Take the material and output all of it exactly.

--- start ---

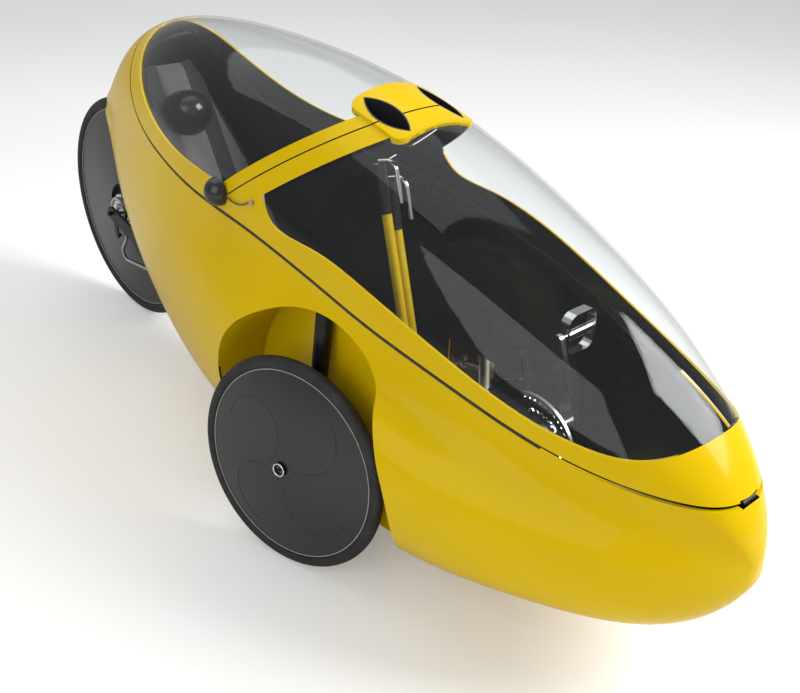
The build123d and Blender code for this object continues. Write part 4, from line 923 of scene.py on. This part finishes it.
class VELO_OT_stage(bpy.types.Operator):
    """Set the pale floor, the soft lamps, the white surroundings and the photograph's camera"""

    bl_idname = "velo.stage"
    bl_label = "Set the stage"

    # Camera of the photograph: its place, its direction off +Y towards -X, its height angle and its roll
    camera_place = (1.732, -1.362, 1.491)
    camera_azimuth = 46.44
    camera_elevation = 29.45
    camera_roll = 2.68
    floor_size = 30
    floor_height = -0.0005
    world_light = 0.42

    # Each lamp: its name, its place, what it is turned to, its size and its power
    lamps = (
        ("key_lamp", (2.9, 2.3, 3.0), (0.2, 0, 0.4), 2.4, 210.0),
        ("fill_lamp", (1.6, -4.0, 2.8), (0.2, 0, 0.4), 4.0, 80.0),
        ("top_lamp", (-1.6, 0.2, 4.0), (-0.2, 0, 0.4), 4.0, 50.0),
    )

    def execute(self, context):
        scene = context.scene
        bpy.ops.object.select_all(action="DESELECT")
        bpy.ops.mesh.primitive_plane_add(size=self.floor_size, location=(0, 0, self.floor_height))
        floor = new_piece("studio_floor")
        floor.data.materials.append(stage_surface("studio_floor", scene.velomobile_colours.floor))
        self.surroundings(scene)
        for lamp in self.lamps:
            soft_lamp(*lamp)
        self.camera(scene)
        scene.view_settings.view_transform = "Standard"
        return {"FINISHED"}

    def surroundings(self, scene):
        """White all round, brighter to the camera and to transmission rays than as a light."""
        world = bpy.data.worlds.new("studio")
        world.use_nodes = True
        nodes = world.node_tree.nodes
        links = world.node_tree.links
        lit = nodes["Background"]
        lit.inputs["Color"].default_value = (1, 1, 1, 1)
        lit.inputs["Strength"].default_value = self.world_light
        seen = nodes.new("ShaderNodeBackground")
        seen.inputs["Color"].default_value = (1, 1, 1, 1)
        seen.inputs["Strength"].default_value = 1.0
        path = nodes.new("ShaderNodeLightPath")
        either = nodes.new("ShaderNodeMath")
        either.operation = "MAXIMUM"
        links.new(path.outputs["Is Camera Ray"], either.inputs[0])
        links.new(path.outputs["Is Transmission Ray"], either.inputs[1])
        both = nodes.new("ShaderNodeMixShader")
        links.new(either.outputs["Value"], both.inputs["Fac"])
        links.new(lit.outputs["Background"], both.inputs[1])
        links.new(seen.outputs["Background"], both.inputs[2])
        links.new(both.outputs["Shader"], nodes["World Output"].inputs["Surface"])
        scene.world = world

    def camera(self, scene):
        """The camera, turned by its azimuth, elevation and roll."""
        azimuth = math.radians(self.camera_azimuth)
        elevation = math.radians(self.camera_elevation)
        roll = math.radians(self.camera_roll)
        level = math.cos(elevation)
        back = Vector((math.sin(azimuth) * level, -math.cos(azimuth) * level, math.sin(elevation)))
        right = Vector((math.cos(azimuth), math.sin(azimuth), 0))
        up = back.cross(right)
        rolled_right = right * math.cos(roll) + up * math.sin(roll)
        rolled_up = up * math.cos(roll) - right * math.sin(roll)
        turn = Matrix((rolled_right, rolled_up, back)).transposed()
        bpy.ops.object.camera_add(location=self.camera_place, rotation=turn.to_euler())
        camera = bpy.context.object
        camera.name = "photograph_camera"
        camera.data.sensor_width = 36.0
        camera.data.lens = scene.velomobile_sizes.camera_lens
        scene.camera = camera


OPERATORS = (
    VELO_OT_dress_shell, VELO_OT_seam_seal, VELO_OT_duct_ribs, VELO_OT_head_dome, VELO_OT_rim_lines,
    VELO_OT_cover_relief, VELO_OT_seat_cushion, VELO_OT_harness, VELO_OT_lanyards, VELO_OT_stage,
)


class VELO_PT_dressing(bpy.types.Panel):
    """Shows the colours, the sizes and the dressing steps in the sidebar"""

    bl_idname = "VELO_PT_dressing"
    bl_label = "Velomobile"
    bl_space_type = "VIEW_3D"
    bl_region_type = "UI"
    bl_category = "Velomobile"

    def draw(self, context):
        layout = self.layout
        for settings in (context.scene.velomobile_colours, context.scene.velomobile_sizes):
            for name in settings.__annotations__:
                layout.prop(settings, name)
        for operator in OPERATORS:
            layout.operator(operator.bl_idname)


CLASSES = (VelomobileColours, VelomobileSizes, *OPERATORS, VELO_PT_dressing)


def register():
    for cls in CLASSES:
        bpy.utils.register_class(cls)
    bpy.types.Scene.velomobile_colours = PointerProperty(type=VelomobileColours)
    bpy.types.Scene.velomobile_sizes = PointerProperty(type=VelomobileSizes)


def unregister():
    del bpy.types.Scene.velomobile_sizes
    del bpy.types.Scene.velomobile_colours
    for cls in reversed(CLASSES):
        bpy.utils.unregister_class(cls)


def main():
    register()
    for operator in OPERATORS:
        group, name = operator.bl_idname.split(".")
        getattr(getattr(bpy.ops, group), name)()


if __name__ == "__main__":
    main()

--- end ---

■ Task result:
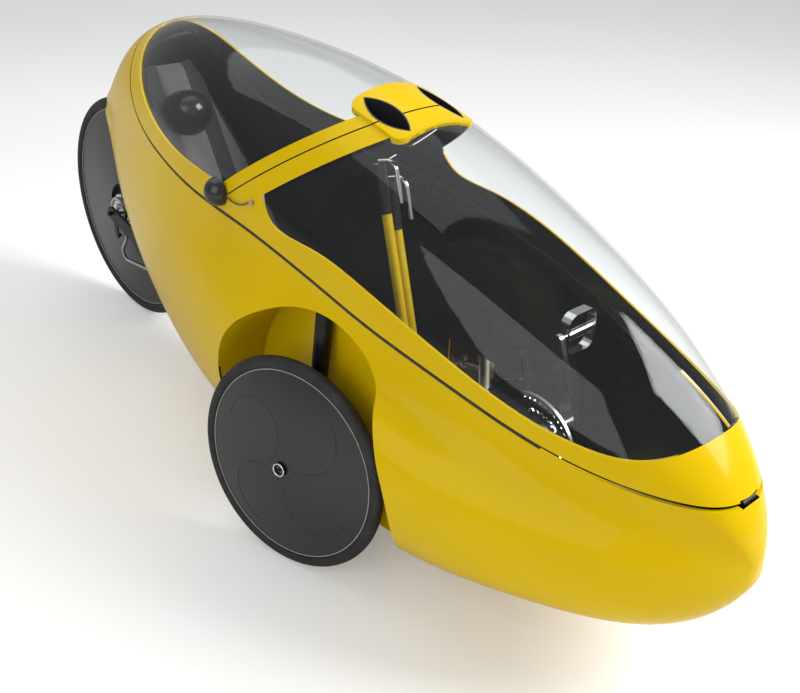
The build123d and Blender code for this object continues. Write part 4, from line 923 of scene.py on. This part finishes it.
class VELO_OT_stage(bpy.types.Operator):
    """Set the pale floor, the soft lamps, the white surroundings and the photograph's camera"""

    bl_idname = "velo.stage"
    bl_label = "Set the stage"

    # Camera of the photograph: its place, its direction off +Y towards -X, its height angle and its roll
    camera_place = (1.732, -1.362, 1.491)
    camera_azimuth = 46.44
    camera_elevation = 29.45
    camera_roll = 2.68
    floor_size = 30
    floor_height = -0.0005
    world_light = 0.42

    # Each lamp: its name, its place, what it is turned to, its size and its power
    lamps = (
        ("key_lamp", (2.9, 2.3, 3.0), (0.2, 0, 0.4), 2.4, 210.0),
        ("fill_lamp", (1.6, -4.0, 2.8), (0.2, 0, 0.4), 4.0, 80.0),
        ("top_lamp", (-1.6, 0.2, 4.0), (-0.2, 0, 0.4), 4.0, 50.0),
    )

    def execute(self, context):
        scene = context.scene
        bpy.ops.object.select_all(action="DESELECT")
        bpy.ops.mesh.primitive_plane_add(size=self.floor_size, location=(0, 0, self.floor_height))
        floor = new_piece("studio_floor")
        floor.data.materials.append(stage_surface("studio_floor", scene.velomobile_colours.floor))
        self.surroundings(scene)
        for lamp in self.lamps:
            soft_lamp(*lamp)
        self.camera(scene)
        scene.view_settings.view_transform = "Standard"
        return {"FINISHED"}

    def surroundings(self, scene):
        """White all round, brighter to the camera and to transmission rays than as a light."""
        world = bpy.data.worlds.new("studio")
        world.use_nodes = True
        nodes = world.node_tree.nodes
        links = world.node_tree.links
        lit = nodes["Background"]
        lit.inputs["Color"].default_value = (1, 1, 1, 1)
        lit.inputs["Strength"].default_value = self.world_light
        seen = nodes.new("ShaderNodeBackground")
        seen.inputs["Color"].default_value = (1, 1, 1, 1)
        seen.inputs["Strength"].default_value = 1.0
        path = nodes.new("ShaderNodeLightPath")
        either = nodes.new("ShaderNodeMath")
        either.operation = "MAXIMUM"
        links.new(path.outputs["Is Camera Ray"], either.inputs[0])
        links.new(path.outputs["Is Transmission Ray"], either.inputs[1])
        both = nodes.new("ShaderNodeMixShader")
        links.new(either.outputs["Value"], both.inputs["Fac"])
        links.new(lit.outputs["Background"], both.inputs[1])
        links.new(seen.outputs["Background"], both.inputs[2])
        links.new(both.outputs["Shader"], nodes["World Output"].inputs["Surface"])
        scene.world = world

    def camera(self, scene):
        """The camera, turned by its azimuth, elevation and roll."""
        azimuth = math.radians(self.camera_azimuth)
        elevation = math.radians(self.camera_elevation)
        roll = math.radians(self.camera_roll)
        level = math.cos(elevation)
        back = Vector((math.sin(azimuth) * level, -math.cos(azimuth) * level, math.sin(elevation)))
        right = Vector((math.cos(azimuth), math.sin(azimuth), 0))
        up = back.cross(right)
        rolled_right = right * math.cos(roll) + up * math.sin(roll)
        rolled_up = up * math.cos(roll) - right * math.sin(roll)
        turn = Matrix((rolled_right, rolled_up, back)).transposed()
        bpy.ops.object.camera_add(location=self.camera_place, rotation=turn.to_euler())
        camera = bpy.context.object
        camera.name = "photograph_camera"
        camera.data.sensor_width = 36.0
        camera.data.lens = scene.velomobile_sizes.camera_lens
        scene.camera = camera


OPERATORS = (
    VELO_OT_dress_shell, VELO_OT_seam_seal, VELO_OT_duct_ribs, VELO_OT_head_dome, VELO_OT_rim_lines,
    VELO_OT_cover_relief, VELO_OT_seat_cushion, VELO_OT_harness, VELO_OT_lanyards, VELO_OT_stage,
)


class VELO_PT_dressing(bpy.types.Panel):
    """Shows the colours, the sizes and the dressing steps in the sidebar"""

    bl_idname = "VELO_PT_dressing"
    bl_label = "Velomobile"
    bl_space_type = "VIEW_3D"
    bl_region_type = "UI"
    bl_category = "Velomobile"

    def draw(self, context):
        layout = self.layout
        for settings in (context.scene.velomobile_colours, context.scene.velomobile_sizes):
            for name in settings.__annotations__:
                layout.prop(settings, name)
        for operator in OPERATORS:
            layout.operator(operator.bl_idname)


CLASSES = (VelomobileColours, VelomobileSizes, *OPERATORS, VELO_PT_dressing)


def register():
    for cls in CLASSES:
        bpy.utils.register_class(cls)
    bpy.types.Scene.velomobile_colours = PointerProperty(type=VelomobileColours)
    bpy.types.Scene.velomobile_sizes = PointerProperty(type=VelomobileSizes)


def unregister():
    del bpy.types.Scene.velomobile_sizes
    del bpy.types.Scene.velomobile_colours
    for cls in reversed(CLASSES):
        bpy.utils.unregister_class(cls)


def main():
    register()
    for operator in OPERATORS:
        group, name = operator.bl_idname.split(".")
        getattr(getattr(bpy.ops, group), name)()


if __name__ == "__main__":
    main()